## Task requirements
Show each line that has the string "JSON" in it.

Source data
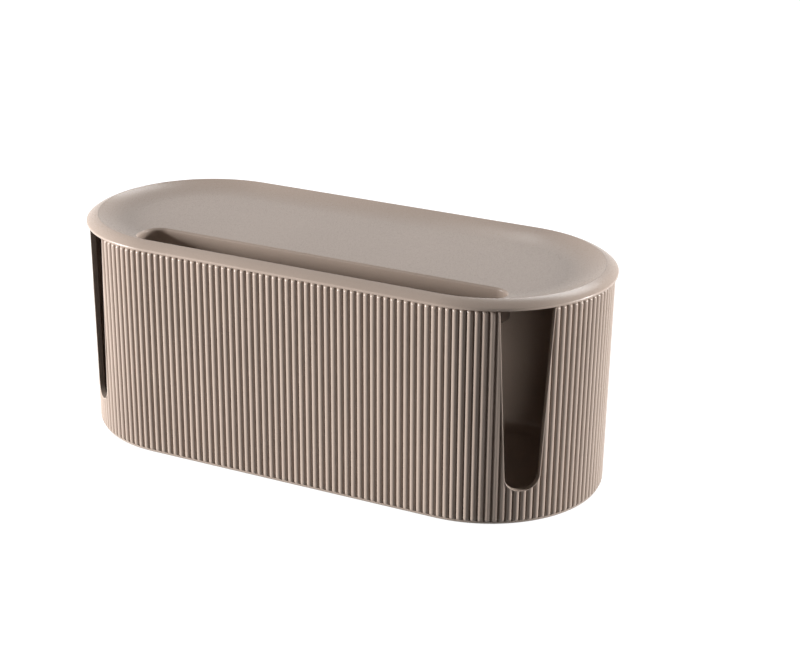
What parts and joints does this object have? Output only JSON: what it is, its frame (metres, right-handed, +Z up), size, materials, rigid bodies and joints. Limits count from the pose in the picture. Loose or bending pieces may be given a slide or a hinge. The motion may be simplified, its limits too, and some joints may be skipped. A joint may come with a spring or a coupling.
{
  "type": "cable management box",
  "caption": "Oval fluted plastic box with a lift-off dished lid; hides a power strip and its leads, which leave through end notches and a slot in the lid.",
  "frame": {"origin": "on the surface the box stands on, under the middle of the oval", "axes": "+X along the box, -Y the side with the lid's slot, +Z up"},
  "size_m": [0.31, 0.135, 0.125],
  "materials": {
    "box_plastic": "satin moulded plastic, warm taupe",
    "lid_plastic": "satin moulded plastic, warm taupe",
    "foot_rubber": "matte soft pad"
  },
  "bodies": {
    "box": {"box_body": "box_plastic", "foot_front_left": "foot_rubber", "foot_front_right": "foot_rubber", "foot_rear_left": "foot_rubber", "foot_rear_right": "foot_rubber"},
    "lid": {"lid": "lid_plastic"}
  },
  "joints": [
    {"name": "lid_lift", "type": "slide", "parent": "box", "child": "lid", "axis": [0, 0, 1], "range_m": [0, 0.06]}
  ]
}
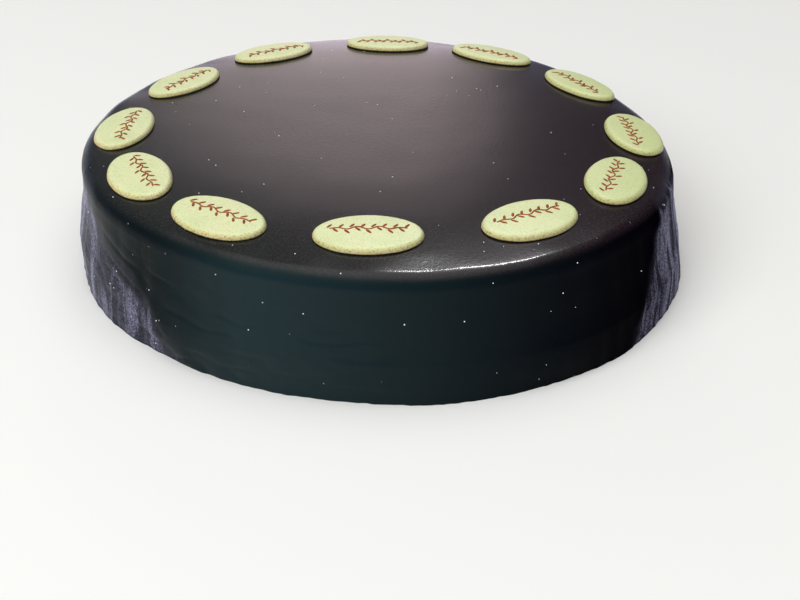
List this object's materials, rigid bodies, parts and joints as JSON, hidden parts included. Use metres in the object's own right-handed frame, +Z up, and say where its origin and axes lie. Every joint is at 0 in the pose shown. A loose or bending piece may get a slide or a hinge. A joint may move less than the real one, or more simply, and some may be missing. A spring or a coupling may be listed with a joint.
{
  "type": "sachertorte cake",
  "caption": "Whole uncut round chocolate torte under a smooth dark glaze, with a ring of oval marzipan medallions on its top.",
  "frame": {"origin": "centre of the flat base, on the surface that the cake stands on", "axes": "+Z up through the middle of the cake; -Y is the front, where the first medallion lies; +X to the right seen from the front"},
  "size_m": [0.2433, 0.2434, 0.0521],
  "materials": {
    "chocolate_glaze": "glossy poured chocolate glaze, nearly black",
    "marzipan": "satin, pale ivory green, slightly grainy"
  },
  "bodies": {
    "root": {"glazed_cake": "chocolate_glaze", "medallion_01": "marzipan", "medallion_02": "marzipan", "medallion_03": "marzipan", "medallion_04": "marzipan", "medallion_05": "marzipan", "medallion_06": "marzipan", "medallion_07": "marzipan", "medallion_08": "marzipan", "medallion_09": "marzipan", "medallion_10": "marzipan", "medallion_11": "marzipan", "medallion_12": "marzipan"}
  },
  "joints": []
}
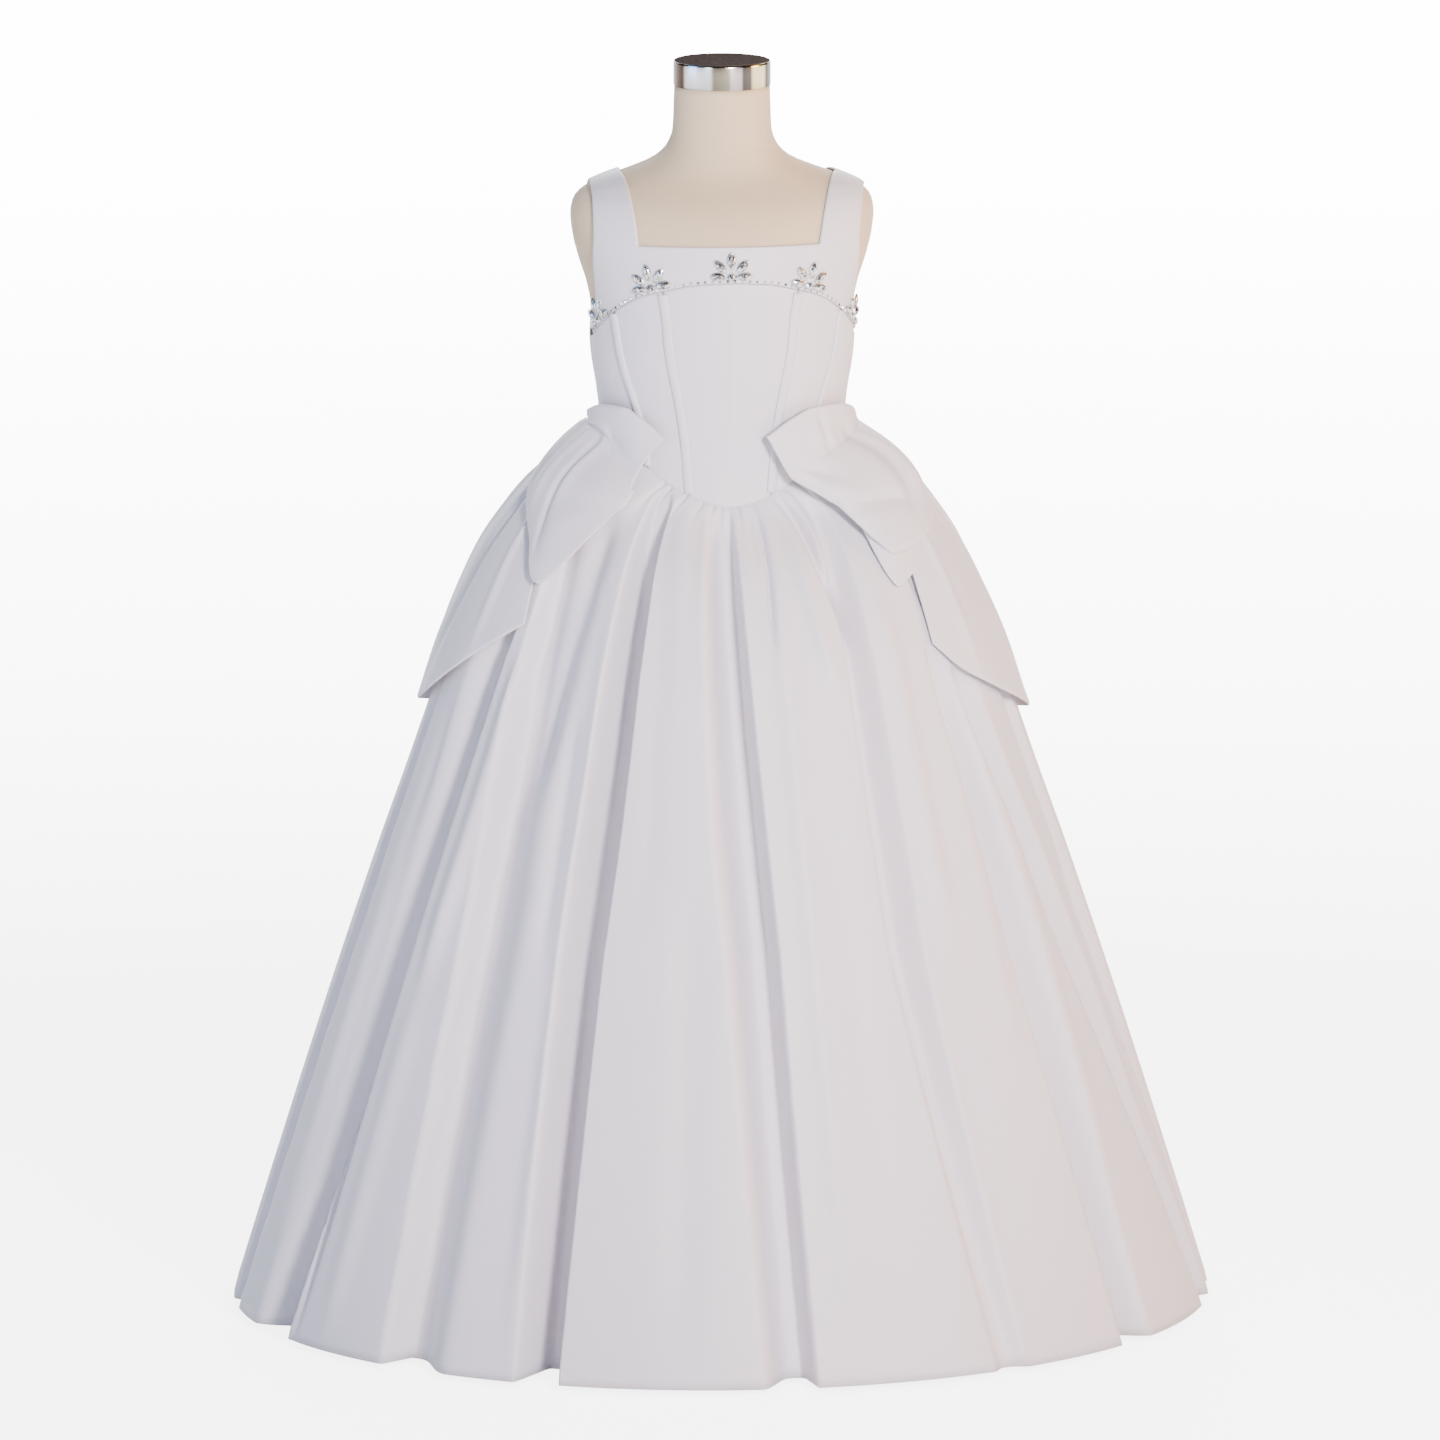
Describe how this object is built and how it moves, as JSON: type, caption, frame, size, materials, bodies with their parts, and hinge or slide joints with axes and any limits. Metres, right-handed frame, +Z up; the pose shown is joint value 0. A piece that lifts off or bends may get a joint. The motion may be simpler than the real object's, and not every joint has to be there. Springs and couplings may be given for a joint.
{
  "type": "communion dress on a limbless child's dress form",
  "caption": "White satin ball gown with square neckline, boned pointed bodice, rhinestone flowers and gathered hip swags, worn by a limbless dress form on a pole and base.",
  "frame": {"origin": "centre of the underside of the dress form's round base, on the floor", "axes": "+Z up; the dress faces -Y; +X is the wearer's left side, on the viewer's right"},
  "size_m": [0.8397, 0.75, 1.0807],
  "materials": {
    "satin": "matte duchess satin, white",
    "form_cloth": "natural linen stretched over the form",
    "cap_metal": "polished metal",
    "stand_metal": "satin black paint",
    "crystal": "clear cut rhinestone, silvered behind",
    "zip_metal": "nickel"
  },
  "bodies": {
    "dress_on_form": {"form_torso": "form_cloth", "form_neck_cap": "cap_metal", "form_pole": "stand_metal", "form_base": "stand_metal", "yoke_front": "satin", "bodice_centre_front": "satin", "bodice_side_front_left": "satin", "bodice_side_front_right": "satin", "bodice_side_left": "satin", "bodice_side_right": "satin", "bodice_back_left": "satin", "bodice_back_right": "satin", "bone_channel_inner_left": "satin", "bone_channel_inner_right": "satin", "bone_channel_outer_left": "satin", "bone_channel_outer_right": "satin", "skirt_front": "satin", "skirt_back": "satin", "swag_left_top": "satin", "swag_left_middle": "satin", "swag_left_long": "satin", "swag_right_top": "satin", "swag_right_under": "satin", "swag_right_long": "satin", "rhinestone_flower_centre": "crystal", "rhinestone_flower_left": "crystal", "rhinestone_flower_right": "crystal", "rhinestone_flower_far_left": "crystal", "rhinestone_flower_far_right": "crystal", "zip_slider": "zip_metal"},
    "zip_pull": {"zip_pull": "zip_metal"}
  },
  "joints": [
    {"name": "zip_pull_swing", "type": "hinge", "parent": "dress_on_form", "child": "zip_pull", "pos_m": [0, 0.09472, 0.914], "axis": [1, 0, 0], "range_deg": [0, 150]}
  ]
}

## Exercise output
What parts and joints does this object have? Output only JSON: what it is, its frame (metres, right-handed, +Z up), size, materials, rigid bodies and joints. Limits count from the pose in the picture. Loose or bending pieces may be given a slide or a hinge. The motion may be simplified, its limits too, and some joints may be skipped. A joint may come with a spring or a coupling.
List this object's materials, rigid bodies, parts and joints as JSON, hidden parts included. Use metres in the object's own right-handed frame, +Z up, and say where its origin and axes lie. Every joint is at 0 in the pose shown. A loose or bending piece may get a slide or a hinge. A joint may move less than the real one, or more simply, and some may be missing. A spring or a coupling may be listed with a joint.
Describe how this object is built and how it moves, as JSON: type, caption, frame, size, materials, bodies with their parts, and hinge or slide joints with axes and any limits. Metres, right-handed frame, +Z up; the pose shown is joint value 0. A piece that lifts off or bends may get a joint. The motion may be simpler than the real object's, and not every joint has to be there. Springs and couplings may be given for a joint.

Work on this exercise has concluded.